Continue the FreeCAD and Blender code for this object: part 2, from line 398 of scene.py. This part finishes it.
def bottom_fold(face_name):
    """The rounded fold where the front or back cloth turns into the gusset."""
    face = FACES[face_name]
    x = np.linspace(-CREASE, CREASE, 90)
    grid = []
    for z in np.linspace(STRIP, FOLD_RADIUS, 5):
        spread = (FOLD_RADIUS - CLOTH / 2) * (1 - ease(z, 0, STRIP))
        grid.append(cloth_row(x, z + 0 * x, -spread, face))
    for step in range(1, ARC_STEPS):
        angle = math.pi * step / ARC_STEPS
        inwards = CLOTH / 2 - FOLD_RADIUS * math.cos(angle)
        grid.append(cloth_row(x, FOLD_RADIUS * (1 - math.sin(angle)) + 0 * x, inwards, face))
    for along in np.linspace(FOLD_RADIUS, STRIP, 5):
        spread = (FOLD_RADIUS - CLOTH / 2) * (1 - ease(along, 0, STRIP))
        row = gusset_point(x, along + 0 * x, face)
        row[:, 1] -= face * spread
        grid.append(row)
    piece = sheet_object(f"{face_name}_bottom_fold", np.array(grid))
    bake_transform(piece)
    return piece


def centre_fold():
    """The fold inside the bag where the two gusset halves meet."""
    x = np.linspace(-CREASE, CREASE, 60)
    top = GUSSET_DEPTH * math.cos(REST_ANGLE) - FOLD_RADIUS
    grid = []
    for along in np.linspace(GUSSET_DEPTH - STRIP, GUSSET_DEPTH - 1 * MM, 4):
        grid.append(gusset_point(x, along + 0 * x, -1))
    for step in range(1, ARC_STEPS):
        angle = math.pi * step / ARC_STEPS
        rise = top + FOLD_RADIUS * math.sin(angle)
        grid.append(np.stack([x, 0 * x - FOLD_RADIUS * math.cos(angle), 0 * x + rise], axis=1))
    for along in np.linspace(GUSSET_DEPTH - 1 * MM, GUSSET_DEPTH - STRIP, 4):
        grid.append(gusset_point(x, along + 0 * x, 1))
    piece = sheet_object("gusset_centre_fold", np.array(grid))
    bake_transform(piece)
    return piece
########
Take the material above and return all of it exactly.

RIGHT ANSWER =
Continue the FreeCAD and Blender code for this object: part 2, from line 398 of scene.py. This part finishes it.
def bottom_fold(face_name):
    """The rounded fold where the front or back cloth turns into the gusset."""
    face = FACES[face_name]
    x = np.linspace(-CREASE, CREASE, 90)
    grid = []
    for z in np.linspace(STRIP, FOLD_RADIUS, 5):
        spread = (FOLD_RADIUS - CLOTH / 2) * (1 - ease(z, 0, STRIP))
        grid.append(cloth_row(x, z + 0 * x, -spread, face))
    for step in range(1, ARC_STEPS):
        angle = math.pi * step / ARC_STEPS
        inwards = CLOTH / 2 - FOLD_RADIUS * math.cos(angle)
        grid.append(cloth_row(x, FOLD_RADIUS * (1 - math.sin(angle)) + 0 * x, inwards, face))
    for along in np.linspace(FOLD_RADIUS, STRIP, 5):
        spread = (FOLD_RADIUS - CLOTH / 2) * (1 - ease(along, 0, STRIP))
        row = gusset_point(x, along + 0 * x, face)
        row[:, 1] -= face * spread
        grid.append(row)
    piece = sheet_object(f"{face_name}_bottom_fold", np.array(grid))
    bake_transform(piece)
    return piece


def centre_fold():
    """The fold inside the bag where the two gusset halves meet."""
    x = np.linspace(-CREASE, CREASE, 60)
    top = GUSSET_DEPTH * math.cos(REST_ANGLE) - FOLD_RADIUS
    grid = []
    for along in np.linspace(GUSSET_DEPTH - STRIP, GUSSET_DEPTH - 1 * MM, 4):
        grid.append(gusset_point(x, along + 0 * x, -1))
    for step in range(1, ARC_STEPS):
        angle = math.pi * step / ARC_STEPS
        rise = top + FOLD_RADIUS * math.sin(angle)
        grid.append(np.stack([x, 0 * x - FOLD_RADIUS * math.cos(angle), 0 * x + rise], axis=1))
    for along in np.linspace(GUSSET_DEPTH - 1 * MM, GUSSET_DEPTH - STRIP, 4):
        grid.append(gusset_point(x, along + 0 * x, 1))
    piece = sheet_object("gusset_centre_fold", np.array(grid))
    bake_transform(piece)
    return piece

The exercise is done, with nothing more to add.